Joe Morris Sailing into D-Day, at age 15


Joe Morris Sailing into D-Day, at age 15

By JEFF WILKINSON

When Joe Morris’ father died of a heart attack in 1940, Morris had to find a way to support his two sisters and the stepmother who had raised him.

So he joined the Navy on Oct. 22, 1941, just weeks before the Japanese sneak attack on Pearl Harbor.

He was 12 years old.

“I had no birth certificate, so my sisters changed my age in the family Bible,” said Morris, now 83 and living in Columbia.

Although his grade-school principal refused to sign a Navy form “verifying” that Morris was 17, Morris convinced a retired Navy chief gunner’s mate in his hometown of Elizabethton, Tenn., to do it, and the boy went to sea.

On D-Day, June 6, 1944, Morris, then an old salt at the age of 15, was aboard the heavy cruiser USS Quincy (CA-71), in the middle of the largest amphibious operation in the history of warfare, Operation Neptune, the naval phase of the invasion of France.

“It looked like every ship in the Navy was there,” Morris said.

Today is the 67th anniversary of that epic invasion. And those who were there are rapidly passing away. About 1,500 World War II veterans a day are dying nationally and with them, their stories.

Perhaps more than the Army or the Army Air Corps, it was the Navy that turned what could have been disaster on Omaha Beach — one of five beaches stormed by British, American and Canadian troops on that fateful day — into victory.

American, British and Allied navies landed more than 160,000 troops in France on June 6, along a 50-mile stretch of the Normandy coast divided into the five beaches: Utah, Omaha, Gold, Juno and Sword. There were nearly 196,000 Allied sailors and 5,000 ships involved in the assault. They included vessels of every description from the 30-foot-long Higgins boats that landed troops on the beach, to battleships that pounded German inland defenses.

Eight warships were sunk, as well as numerous landing craft. More than 1,000 sailors and Coast Guardsmen died — roughly one-fifth of all U.S. casualties on the first day of the invasion.

But aside from softening up German defenses and landing troops, destroyers and cruisers like the Quincy played a decisive and heroic role in saving troops on Omaha and other beaches.

Despite thousands of bombs dropped on the German coast in an attempt to knock out gun emplacements, many were still in action as the troops stormed ashore on Omaha Beach. So the cruisers and destroyers – smaller and more maneuverable than battleships — cruised up and down the coast in the face of German artillery fire to finish the job the Air Corps started.

Morris, who manned an anti-aircraft battery on the Quincy, remembers the adeptness of the ship’s commander, Capt. Elliot M. Senn — “a big red-headed Irishman,” Morris recalled — to guide the 673-foot-long, 13,500-ton ship close to beach for a better shot.

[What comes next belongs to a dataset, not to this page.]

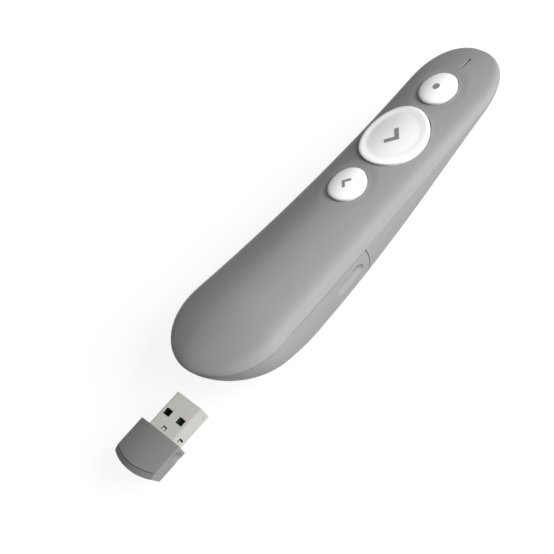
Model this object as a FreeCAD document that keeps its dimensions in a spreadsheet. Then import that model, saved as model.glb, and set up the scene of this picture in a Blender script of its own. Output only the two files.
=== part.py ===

“He could handle that ship like an old fisherman could handle a rowboat,” Morris said. “He actually ran it aground, into the mud on the beach, to get closer to a target that he wanted to shoot at. We fired for about three hours running up and down the coast. We went to practically every beach at one time or another during the invasion. We shot until we ran out of ammunition.”

Morris also remembers seeing the Higgins boats circling below and heading to the beaches packed with soldiers.

“The roughest thing was to see a (Higgins boat) pull up (to the beach) and a shell go right through it,” he said. “Then you would see the bodies floating in the water. They just made a boat ride from the ship to the graveyard.”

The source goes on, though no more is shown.